Building a Sustainable Relationship With Technology
The goal of screen time management is not a screen-free life. Screens are where most work happens, where meaningful relationships are maintained across distance, where vast quantities of knowledge and creativity are accessible. The goal is a relationship with technology that is intentional rather than compulsive one where you use your devices when you choose to for purposes you’ve chosen, rather than being used by them in the service of someone else’s engagement metrics.

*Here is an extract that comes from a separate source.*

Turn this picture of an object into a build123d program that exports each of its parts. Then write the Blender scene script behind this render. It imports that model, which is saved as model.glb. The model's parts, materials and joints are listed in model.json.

This requires periodic honest assessment. Not of how much time you spend on screens in aggregate, which is easy to measure but not particularly useful, but of how you feel after different kinds of screen use. Some screen time leaves you energized, informed, connected to people you care about. Some leaves you hollow, distracted, vaguely dissatisfied. Learning to distinguish between the two is the foundation of genuine digital wellbeing and it’s a skill that can be developed deliberately, starting with any ordinary Tuesday. Technology companies will continue to design products that compete aggressively for your attention. That competition is unlikely to become less intense. What can change is your awareness of the dynamic, your understanding of the specific mechanisms being used, and your willingness to design your environment and habits in ways that make you the agent rather than the object of that competition. That’s not a one-time fix. It’s an ongoing practice and one that gets easier the more consistently it’s done.